Ojo de Tigre Joven – $34
Ojo de Tigre Joven – 3.0/5 · Ojo de Tigre Mezcal · $34
An espadín-tobalá blend at 37% ABV, owned by Casa Lumbre and most associated with actor Diego Luna. 3.0/5 in our catalog. The 37% bottling proof is the limiting factor – tobalá at that ABV reads as a marketing word more than a flavor, and the espadín base does the work the label gives the tobalá credit for. Drinkable, not interesting.
Madre Espadín – $39
Madre Espadin – 2.5/5 · Madre Mezcal · $39
Madre Mezcal's entry bottle, scoring 2.5/5. Higher-tier Madre releases (the clay-pot ensamble, the ancestral) sit in our 3.5-4 range, but the espadín at this price-point is the version of the brand that exists for distribution. Skip in favor of the Mestiza for less money or wait for one of Madre's serious bottles at a different retailer.

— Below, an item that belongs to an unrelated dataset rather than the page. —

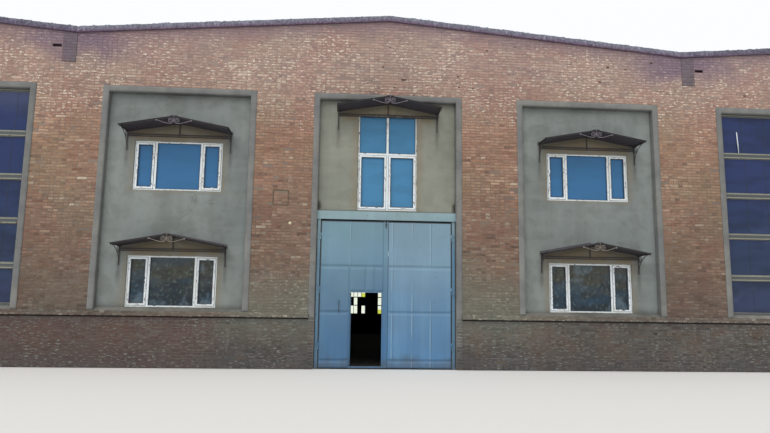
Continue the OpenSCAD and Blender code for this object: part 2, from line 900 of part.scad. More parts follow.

Espada Pequeña – $22 (TJ house brand)
Espada Pequeña Espadin – 1.5/5 · Benevá Mezcal · $22
TJ's house-label espadín at 40% ABV. Scored 1.5/5. Functional in the way an unsalted cracker is functional. The producer credit is opaque, the proof is at the commercial floor, and the only argument for it is price – except the bottle next to it (Mestiza, $20) is two dollars cheaper and three full points higher. There is no scenario where this is the right pick.
Ilegal Reposado – $70
Ilegal Reposado – 1.5/5 · Ilegal Mezcal · $70
Lowest score for any bottle above $50 in our catalog: 1.5/5. Reposado mezcal is generally a marketing decision more than a production one (extended barrel aging fights what makes mezcal mezcal), and Ilegal's reposado is what the marketing-decision version of mezcal tastes like. The brand's joven scores higher; the reposado at $70 is the worst price-to-quality bottle on the TJ shelf.
What this list shows: TJ's mezcal range is shaped less by curation than by what brands paid to be on the shelf. The exception is Mestiza Negra, which exists as the value pick by accident of pricing rather than by design – the store didn't curate around it, the bottle just happens to be there. Whether it stays at $20 long-term depends on distribution math more than production cost.
If the store has Mestiza, that's the bottle. If it doesn't, walk to a Total Wine or specialty shop for Banhez Espadín-Barril at $35 – the next bottle worth recommending and the standard step up from the under-$30 tier. None of the other TJ bottles is worth its price tag relative to what's a few miles down the road.
Frequently asked
What mezcals does Trader Joe's sell?
Six bottles in current rotation: Mestiza Negra Espadín ($20), Del Maguey Vida Clásico ($38), Ojo de Tigre Joven ($34), Madre Espadín ($39), Espada Pequeña ($22, the TJ house brand), and Ilegal Reposado ($70).
What's the best mezcal at Trader Joe's?
Mestiza Negra Espadín at $20 – the highest score of any bottle on the TJ shelf at 4.5/5. 45% ABV (the highest of the six TJ bottles), named maestra (Doña Juana), pit-oven–cooked, copper-still–distilled.
Is the Trader Joe's house-brand mezcal good?
Espada Pequeña, the TJ house brand, scores 1.5/5 in our catalog – among the lowest scores in the under-$30 band. At $22 it's two dollars more than Mestiza Negra and three full points lower on our 5-agave rubric. Skip it.
Is Ilegal Reposado worth $70?
By our rubric, no. The reposado lands at 1.5/5 – the worst price-to-quality bottle on the TJ shelf. Reposado mezcal is generally a marketing decision more than a production one, and Ilegal's version doesn't escape that.